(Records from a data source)

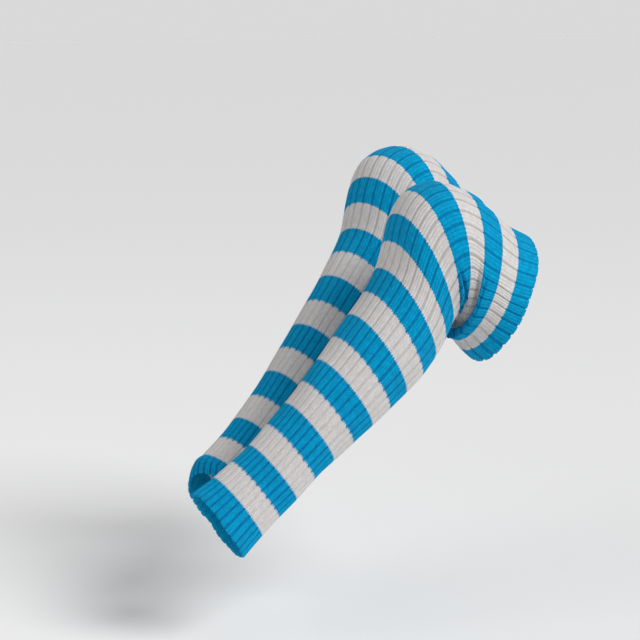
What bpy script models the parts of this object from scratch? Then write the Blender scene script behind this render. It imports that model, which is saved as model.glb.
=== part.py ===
"""Pair of over-the-knee ribbed knit leg warmers, worn: two striped tubes that bend at the knee.

The wearer faces -X and +Z is up. The origin lies midway between the two knees.
"""

from collections import namedtuple
from math import cos, pi, sin, tau

import bpy
import numpy as np

# Driving sizes, in millimetres
metresPerMm = 0.001
stripes = 19  # ten blue and nine white, from the ankle hem (stripe edge 0) to the thigh hem (19)
ribs = 28  # round the tube, each three knit stitches wide with one purl stitch as the groove
wall = 3.0  # cloth at the top of a rib
grooveDepth = 1.5
outerPointsPerRib = 3  # one in the groove and two on the rib
frontFullness = 2.15  # of a section's front half: 2 would make it half an ellipse
kneeMiddle = (-17.0, 72.0)  # from the hollow of the knee, along +X and +Z
shinSlope = 50.0  # degrees above the ground, in the table of sections
pullStart = 30.0  # below the hollow of the knee, along the shin: a pulled tube is longer from here down

# A section of a worn tube, in the leg's own plane, in millimetres from the hollow of the knee.
# stripe            stripe edge that the section lies on
# frontOut, frontUp where it meets the front line of the leg: along +X, and along +Z
# backOut, backUp   where it meets the back line
# width             from side to side
# backFullness      of its back half, which hangs to a blunt point under the thigh
Section = namedtuple("Section", "stripe frontOut frontUp backOut backUp width backFullness")
sections = (
    Section(0, -288, -181, -240, -253, 86, 2.15),
    Section(1, -265, -166, -219, -231, 79, 2.15),
    Section(3, -225, -134, -180, -195, 76, 2.15),
    Section(5, -184, -91, -137, -157, 82, 2.15),
    Section(7, -146, -47, -94, -122, 94, 2.15),
    Section(9, -109, 0, -56, -89, 106, 2.15),
    Section(11, -76, 48, -23, -55, 114, 2.15),
    Section(13, -58, 106, -4, -20, 124, 2.15),
    Section(14, -42, 130, 0, -12, 130, 2.1),
    Section(15, -13, 140, 4, -8, 134, 2.0),
    Section(16, 17, 130, 4, -21, 138, 1.9),
    Section(16.5, 31, 120, 1, -33, 139, 1.85),
    Section(17, 45, 109, 11, -36, 140, 1.8),
    Section(18, 67, 91, 21, -47, 140, 1.8),
    Section(19, 92, 78, 36, -60, 140, 1.8),
)

# A soft trough that runs round the tube, deepest in the hollow of the knee.
# stripe  where its middle lies, in stripe edges
# reach   how far it runs from the back towards the front, in degrees
# spread  half its width, in stripes
# depth   in millimetres
Crease = namedtuple("Crease", "stripe reach spread depth")
creases = (
    Crease(13.4, 60, 0.5, 2.0),
    Crease(14.55, 105, 0.45, 4.0),
    Crease(15.55, 115, 0.45, 4.0),
    Crease(16.5, 95, 0.45, 3.0),
)

# How one leg is held.
# side            middle of the knee along Y
# kneeOut, kneeUp middle of the knee from the origin, along +X and along +Z
# steeper         degrees that the shin stands steeper than in the table of sections
# yaw             degrees that the leg turns about the vertical, its hip end towards +Y
# pulled          how much longer the shin's stripes are pulled, as a share
# tuck, puff      how far the front of the ankle hem is drawn in, and the stripe above it puffs out
# rise, riseAt    how far the ankle hem rides up the shin, and where: degrees from the front towards -Y
Pose = namedtuple("Pose", "name side kneeOut kneeUp steeper yaw pulled tuck puff rise riseAt")
poses = (
    Pose("leg_warmer_left", -90, -18.5, -13, 0, 0, 0, 0, 0, 0, 0),
    Pose("leg_warmer_right", 90, 18.5, 12, 0.5, 16, 0.11, 12, 6, 13, 50),
)

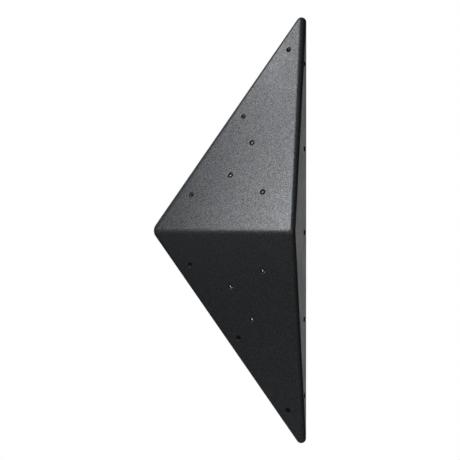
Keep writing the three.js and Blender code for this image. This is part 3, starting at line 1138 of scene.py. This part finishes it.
pad = make_slab("pad", PAD_SIDE, 0, PAD_THICKNESS, PAD_CORNER)
break_rims(pad, PAD_EDGE)
pad.data.materials.append(birch_plywood)
pad_drill = turn_piece("drill", [
    (TNUT_HOLE_RADIUS, -PAD_THICKNESS - CUT_OVERRUN), (TNUT_HOLE_RADIUS, CUT_OVERRUN),
], HOLE_SIDES)
pad_drill.data.materials.append(bond_resin)
cut_away(pad, pad_drill)
smooth_piece(pad, 30)
report_mesh("pad", pad)
for piece in spread_copies(pad, {f"sanded_{name}": places[name] for name in pad_names}):
    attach(piece, "root")
    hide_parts(piece.name.removeprefix("sanded_"))

# %% [markdown]
# ## Resin bond
# The pads are bedded in thickened resin, which is drawn into a fillet round each pad with a
# spatula. The fillet starts as a slab, wider than the pad. Its face on the laminate stays
# wide, its far face is drawn in to the pad, and the pad's own room is taken out.

# %% Resin bond
BOND_WIDTH = 5 * MM
BOND_HEIGHT = 5 * MM
BOND_LAP = 0.25 * MM
BOND_STEPS = 4

bond = make_slab("bond", PAD_SIDE + 2 * BOND_WIDTH, SEAT_GAP, SEAT_GAP, PAD_CORNER + BOND_WIDTH)
bond.data.materials.append(bond_resin)
open_mesh(bond, "FACE", lambda face: face.normal.z < -0.99)
width = PAD_SIDE + 2 * BOND_WIDTH
height = 0
for step in range(1, BOND_STEPS + 1):
    turn = math.radians(90) * step / BOND_STEPS
    next_width = PAD_SIDE + 2 * BOND_WIDTH * (1 - math.sin(turn))
    next_height = -BOND_HEIGHT * (1 - math.cos(turn))
    bpy.ops.mesh.extrude_region_move(TRANSFORM_OT_translate={"value": (0, 0, next_height - height)})
    share = next_width / width
    bpy.ops.transform.resize(value=(share, share, 1), center_override=(0, 0, 0))
    width, height = next_width, next_height
bpy.ops.object.mode_set(mode="OBJECT")
pad_room = make_slab(
    "room", PAD_SIDE - 2 * BOND_LAP, CUT_OVERRUN, CUT_OVERRUN + PAD_THICKNESS, PAD_CORNER,
)
cut_away(bond, pad_room)
smooth_piece(bond, 40)
report_mesh("bond", bond)
for piece in spread_copies(bond, {f"bond_{name}": places[name] for name in pad_names}):
    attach(piece, "root")

# %% [markdown]
# ## Sizes
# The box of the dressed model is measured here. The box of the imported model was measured
# at the start.

# %% Sizes
bpy.context.view_layer.update()
low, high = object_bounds()
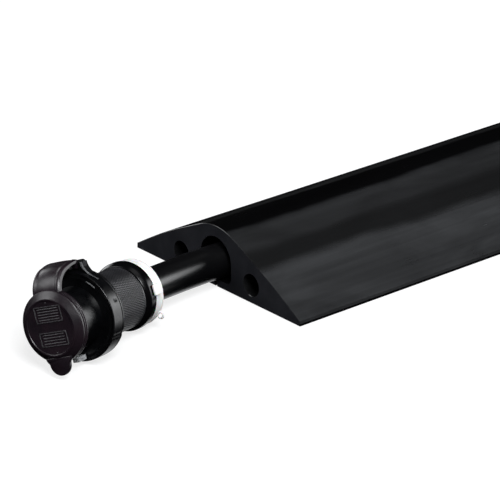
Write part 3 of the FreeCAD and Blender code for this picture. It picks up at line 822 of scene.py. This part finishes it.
def socket_shell():
    """Shell: rear spigot, deep flange with a lipped front, and the nose."""
    front = FLANGE_LENGTH
    inner = front - FLANGE_RECESS
    steps = 10
    band = [(2.6 + (front - 2.6) * k / steps, FLANGE_RADIUS) for k in range(steps)]
    flare = [(33.0 - 22.0 * k / 12, NOSE_RADIUS + NOSE_FLARE * (k / 12) ** 2) for k in range(13)]
    outline = [(-14.0, SHELL_BORE), (-14.0, SPIGOT_RADIUS, 0.4), (0, SPIGOT_RADIUS),
               (0, FLANGE_RADIUS - 0.1, 0.8), (1.7, FLANGE_RADIUS - 0.1, 0.2),
               (1.9, FLANGE_RADIUS - 0.7, 0.1), (2.2, FLANGE_RADIUS - 0.7, 0.1)] + band
    outline += [(front, FLANGE_RADIUS, 0.7), (front, 26.9, 0.3), (inner, 26.3, 0.3)]
    outline += flare[::-1] + [(33.4, NOSE_RADIUS - 0.3), (33.4, SHELL_BORE, 0.3)]
    body = lathe(outline, flange_warp, 240)
    recess = lathe([(inner - 0.3, 18.6), (inner - 0.3, 26.0), (inner + 0.06, 26.0),
                    (inner + 0.06, 18.6)], segments=120)
    return [body, (*recess, 1)] + ears() + gussets() + rib()


def ears():
    """Hinge ears, matt like the recess."""
    web = [(PIVOT_X - EAR_RADIUS, 22.0), (PIVOT_X + EAR_RADIUS, 22.0)]
    top = [(PIVOT_X + EAR_RADIUS * math.cos(math.pi * k / 16),
            PIVOT_Z + EAR_RADIUS * math.sin(math.pi * k / 16)) for k in range(17)]
    spans = ((-EAR_OUTER, -EAR_INNER), (EAR_INNER, EAR_OUTER))
    return [(*prism(web + top, low, high, "y", 0.4), 1) for low, high in spans]


def gussets():
    """Foot of each ear, sweeping out into the flange, with a raised lip on its edge."""
    shapes = []
    for side in (-1, 1):
        sweep = []
        for k in range(15):
            t = k / 14
            y = 10.6 + 1.2 * t + 7.6 * t ** 2.2
            z = 32.3 - 12.3 * t ** 0.9
            sweep.append((y * side, z))
        plate = sweep + [(14.0 * side, 20.5), (9.0 * side, 24.0), (9.0 * side, 31.8)]
        shapes.append((*prism(plate, 1.6, 8.2, "x", 0.3), 1))
        lip = bead([(8.0 - 1.4 * k / 14, y, z) for k, (y, z) in enumerate(sweep)], 0.8)
        # The lip bead takes the third finish, a pale painted highlight.
        shapes.append((*lip, 2))
    return shapes


def bead(line, radius, around=12):
    """Round bead along a line of points, closed at both ends."""
    line = np.array(line, float)
    rings = []
    for index, point in enumerate(line):
        ahead = line[min(index + 1, len(line) - 1)] - line[max(index - 1, 0)]
        ahead = Vector(ahead).normalized()
        side = ahead.cross(Vector((0, 1, 0) if abs(ahead.y) < 0.7 else (0, 0, 1))).normalized()
        over = side.cross(ahead)
        for k in range(around):
            a = k * 2 * math.pi / around
            offset = side * math.cos(a) * radius + over * math.sin(a) * radius
            rings.append(point + np.array(offset))
    return np.array(rings), wrap_faces(len(line), around, True)


def rib():
    """Short rib on the flange's front lip, beside the hinge."""
    line = []
    for k in range(9):
        a = math.radians(34 + 16 * k / 8)
        line.append((FLANGE_LENGTH - 0.3, 24.6 * math.sin(a), 24.6 * math.cos(a)))
    # The rib takes the third finish, a pale painted highlight.
    return [(*bead(line, 0.45), 2)]


def arm_sections():
    """Top and under points (x, z) of the arm, from the knuckle to the rim."""
    top = arc_points((PIVOT_X, PIVOT_Z + KNUCKLE_RADIUS), (13.0, 35.5), (21.0, 34.7), 20)
    top += arc_points((21.0, 34.7), (30.6, 30.2), (35.7, 20.4), 28) + [(35.7, 20.4)]
    low = arc_points((PIVOT_X + 3.4, PIVOT_Z + 1.9), (14.0, 33.4), (20.2, 32.3), 20)
    low += arc_points((20.2, 32.3), (28.6, 28.2), (32.8, 20.4), 28) + [(32.8, 20.4)]
    return np.array(top), np.array(low)


def lid_arm():
    """Gooseneck arm: a crowned strap with a thick lip along each side."""
    top, low = arm_sections()
    share = np.concatenate([np.linspace(-1, -0.72, 5), np.linspace(-0.66, 0.66, 13),
                            np.linspace(0.72, 1, 5)])
    rings = []
    for (tx, tz), (lx, lz) in zip(top, low):
        half = KNUCKLE_HALF if tx < 9.4 else ARM_HALF
        y = share * half
        up = np.array([tx - lx, tz - lz])
        up /= np.linalg.norm(up)
        edge = np.clip((np.abs(share) - LIP_START) / LIP_RUN, 0, 1)
        edge = edge * edge * (3 - 2 * edge)
        fall = 1 - np.clip((np.abs(share) - ROUND_START) / ROUND_RUN, 0, 1) ** 2 * 0.9
        over = -ARM_CROWN * y * y + LIP_OVER * edge * fall - (1 - fall) * 0.5
        under = -ARM_CROWN * y * y - LIP_UNDER * edge * fall + (1 - fall) * 0.4
        upper = [(tx + up[0] * o, yy, tz + up[1] * o) for yy, o in zip(y, over)]
        lower = [(lx + up[0] * u, yy, lz + up[1] * u) for yy, u in zip(y, under)]
        rings.append(np.array(upper + lower[::-1]))
    return np.concatenate(rings), wrap_faces(len(rings), len(share) * 2, True)


def lid_cap():
    """Cap of the lid, with two grooves round its skirt and a stepped face."""
    return lathe([(35.2, 0.0), (FACE_X, 0.0), (FACE_X, 16.7, 0.2), (39.0, 17.0, 0.15),
                  (39.0, 17.9, 0.3), (38.6, 18.5, 0.2), (36.1, 22.1, 0.4), (35.7, 22.5, 0.3),
                  (34.5, 22.5, 0.3), (34.2, 21.7, 0.15), (33.7, 21.7, 0.15), (33.4, 22.4, 0.25),
                  (32.7, 22.4, 0.25), (32.4, 21.7, 0.15), (31.9, 21.7, 0.15), (31.6, 22.3, 0.25),
                  (30.4, 22.3, 0.4), (30.4, 19.8, 0.2), (35.2, 19.8)], segments=200)


def lid_tab():
    """Lift tab under the lid: a rounded tongue with a soft edge."""
    centre_z = TAB_HALF - TAB_TIP
    side = [(9.8, -18.6), (9.0, -20.6), (8.0, -21.8)]
    end = [(TAB_HALF * math.cos(math.pi * k / 24), centre_z - TAB_HALF * math.sin(math.pi * k / 24))
           for k in range(25)]
    outline = [(-y, z) for y, z in side] + [(-y, z) for y, z in end]
    outline += [(y, z) for y, z in side[::-1]]
    return prism(outline, 35.8, 38.4, "x", 0.7)


def frame_plate(y, z, ribs):
    """Blank raised plate on the lid's face: a border round level plain ribs."""
    border = 0.55
    height = 0.45
    shapes = []
    (y0, y1), (z0, z1) = y, z
    bars = [((y0, y1), (z0, z0 + border)), ((y0, y1), (z1 - border, z1)),
            ((y0, y0 + border), (z0, z1)), ((y1 - border, y1), (z0, z1))]
    for (a, b), (c, d) in bars:
        shapes.append(prism([(a, c), (b, c), (b, d), (a, d)], FACE_X - 0.2, FACE_X + height,
                            "x", 0.12))
    for k in range(ribs):
        level = z0 + (z1 - z0) * (k + 1) / (ribs + 1)
        ends = (y0 + 2.2, level), (y1 - 2.2, level)
        line = [(FACE_X, *point) for point in line_points(*ends, 8)] + [(FACE_X, *ends[1])]
        shapes.append(bead(line, 0.32, 8))
    return shapes


def flip_lid():
    """The whole lid: cap, arm, knuckle and tab, then the raised work on its face."""
    knuckle = []
    for low, high in ((-KNUCKLE_HALF, -2.7), (2.7, KNUCKLE_HALF)):
        circle = [(PIVOT_X + KNUCKLE_RADIUS * math.cos(2 * math.pi * k / 40),
                   PIVOT_Z + KNUCKLE_RADIUS * math.sin(2 * math.pi * k / 40)) for k in range(40)]
        knuckle.append(prism(circle, low, high, "y", 0.3))
    relief = frame_plate(**LID_UPPER_PLATE) + frame_plate(**LID_LOWER_PLATE)
    relief += [dome((FACE_X, 0.7, z), 0.55, 0.35) for z in (-15.6, 15.6)]
    plain = [lid_cap(), lid_arm(), lid_tab()] + knuckle
    return plain + [(points, faces, 1) for points, faces in relief]


def latch_lug():
    """Nylon catch bar under the nose."""
    return [prism([(11.6, -26.6, 0.4), (19.6, -26.6, 0.6), (19.6, -23.4, 0.6), (11.6, -23.4, 0.4)],
                  -4.6, 0.4, "y", 0.5)]


def plug_shell():
    """Shell of the plug: spigot, flange and the shroud round the blades."""
    return [lathe([(-14.0, SHELL_BORE), (-14.0, SPIGOT_RADIUS, 0.4), (0, SPIGOT_RADIUS),
                   (0, FLANGE_RADIUS, 1.1), (FLANGE_LENGTH, FLANGE_RADIUS, 0.9),
                   (FLANGE_LENGTH, 26.7, 0.3), (FLANGE_LENGTH - FLANGE_RECESS, 26.1, 0.3),
                   (FLANGE_LENGTH - FLANGE_RECESS, 23.4, 0.3), (FLANGE_LENGTH, 22.8, 0.3),
                   (FLANGE_LENGTH, SHROUD_RADIUS, 0.4), (33.0, SHROUD_RADIUS, 0.2),
                   (33.3, SHROUD_RADIUS - 0.5, 0.15), (33.9, SHROUD_RADIUS - 0.5, 0.15),
                   (34.2, SHROUD_RADIUS, 0.2), (35.6, SHROUD_RADIUS, 0.5),
                   (35.6, SHROUD_BORE, 0.4), (14.0, SHROUD_BORE), (14.0, SHELL_BORE)])]


def make_housings(materials):
    """Every remade piece of the two housings."""
    socket = housing_matrix("socket_sleeve_turn", -Vector(JOINTS["lid_hinge"]["axis"]))
    plug = housing_matrix("plug_sleeve_turn")
    rows = [
        ("socket_body", socket_shell(), socket, "lead", "socket_shell"),
        ("lid", flip_lid(), socket, "lid", "flip_lid"),
        ("catch_bar", latch_lug(), socket, "lead", "latch_lug"),
        ("sleeve_knurled", [knurled_sleeve()], socket, "socket_sleeve", "knurled_sleeve"),
        ("collar_polished", [rear_collar()], socket, "socket_sleeve", "rear_collar"),
        ("ring_nylon", lock_ring(), socket, "socket_lock_ring", "lock_ring"),
        ("plug_body", plug_shell(), plug, "lead", "plug_shell"),
        ("plug_sleeve_knurled", [knurled_sleeve()], plug, "plug_sleeve_body", "plug_sleeve"),
        ("plug_collar_polished", [rear_collar()], plug, "plug_sleeve_body", "plug_rear_collar"),
        ("plug_ring_nylon", lock_ring(), plug, "plug_lock_ring_body", "plug_lock_ring"),
    ]
    made = {}
    for name, shapes, matrix, body, node in rows:
        slot = SLOT_OF[node]
        sharp = 8.0 if slot == "sleeve_black" else 35.0
        finishes = [materials[finish] for finish in (slot, *SECOND_FINISH.get(slot, ()))]
        made[name] = make_piece(name, shapes, matrix, finishes, body, [node], sharp)
    return made


# ---------------------------------------------------------------- stage
def make_floor():
    """Plain white floor that glows, shows soft contact shadows and throws no light back.

    It lets light through from below, so the cards under the horizon reach the object.
    """
    bpy.ops.mesh.primitive_plane_add(size=FLOOR_SIZE, location=(0, 0, -FLOOR_DROP))
    floor = bpy.context.object
    floor.name = "floor"
    floor.visible_diffuse = False
    floor.visible_glossy = False
    floor.visible_shadow = False
    made = bpy.data.materials.new("floor_white")
    made.use_nodes = True
    shader = made.node_tree.nodes["Principled BSDF"]
    shader.inputs["Base Color"].default_value = (FLOOR_GREY, FLOOR_GREY, FLOOR_GREY, 1)
    shader.inputs["Roughness"].default_value = 0.9
    shader.inputs["Specular IOR Level"].default_value = 0.0
    shader.inputs["Emission Color"].default_value = (1, 1, 1, 1)
    shader.inputs["Emission Strength"].default_value = FLOOR_GLOW
    floor.data.materials.append(made)


def make_world():
    """Dark studio with soft light cards round it."""
    world = bpy.data.worlds.new("studio")
    bpy.context.scene.world = world
    world.use_nodes = True
    tree = world.node_tree
    where = add(tree, "TexCoord").outputs["Generated"]
    total = AMBIENT
    for direction, reach, soft, radiance in CARDS:
        way = tuple(Vector(direction).normalized())
        dot = add(tree, "VectorMath", operation="DOT_PRODUCT")
        tree.links.new(where, dot.inputs[0])
        dot.inputs[1].default_value = way
        edge = math.cos(math.radians(reach + soft))
        full = math.cos(math.radians(reach - soft))
        share = levels(tree, dot.outputs["Value"], edge, full, 0.0, radiance)
        share.node.interpolation_type = "SMOOTHSTEP"
        total = maths(tree, "ADD", share, total)
    background = tree.nodes["Background"]
    background.inputs["Color"].default_value = LIGHT_COLOUR
    tree.links.new(total, background.inputs["Strength"])


# ---------------------------------------------------------------- assembly
def dress_nodes(materials):
    """Gives every CAD node the material of its slot."""
    for name, node in frame["nodes"].items():
        finish = "steel_blackened" if name == "lid_hinge_pin" else SLOT_OF[name]
        node.data.materials.clear()
        node.data.materials.append(materials[finish])


make_camera()
MATERIALS = make_materials()
dress_nodes(MATERIALS)
HOUSINGS = make_housings(MATERIALS)
make_cable(MATERIALS["cable_jacket"])
make_duct([MATERIALS["duct_rubber"], MATERIALS["duct_cut_face"]])
make_floor()
make_world()
bpy.context.scene.view_settings.view_transform = "Standard"
bpy.context.view_layer.update()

_SHORT PROBLEM_
Extract, word for word, every line beginning with the one that holds "Keep writing the" and concluding with the one that holds "BOND_STEPS = 4". Include both of those lines.

_FINISHED TASK_
Keep writing the three.js and Blender code for this image. This is part 3, starting at line 1138 of scene.py. This part finishes it.
pad = make_slab("pad", PAD_SIDE, 0, PAD_THICKNESS, PAD_CORNER)
break_rims(pad, PAD_EDGE)
pad.data.materials.append(birch_plywood)
pad_drill = turn_piece("drill", [
    (TNUT_HOLE_RADIUS, -PAD_THICKNESS - CUT_OVERRUN), (TNUT_HOLE_RADIUS, CUT_OVERRUN),
], HOLE_SIDES)
pad_drill.data.materials.append(bond_resin)
cut_away(pad, pad_drill)
smooth_piece(pad, 30)
report_mesh("pad", pad)
for piece in spread_copies(pad, {f"sanded_{name}": places[name] for name in pad_names}):
    attach(piece, "root")
    hide_parts(piece.name.removeprefix("sanded_"))

# %% [markdown]
# ## Resin bond
# The pads are bedded in thickened resin, which is drawn into a fillet round each pad with a
# spatula. The fillet starts as a slab, wider than the pad. Its face on the laminate stays
# wide, its far face is drawn in to the pad, and the pad's own room is taken out.

# %% Resin bond
BOND_WIDTH = 5 * MM
BOND_HEIGHT = 5 * MM
BOND_LAP = 0.25 * MM
BOND_STEPS = 4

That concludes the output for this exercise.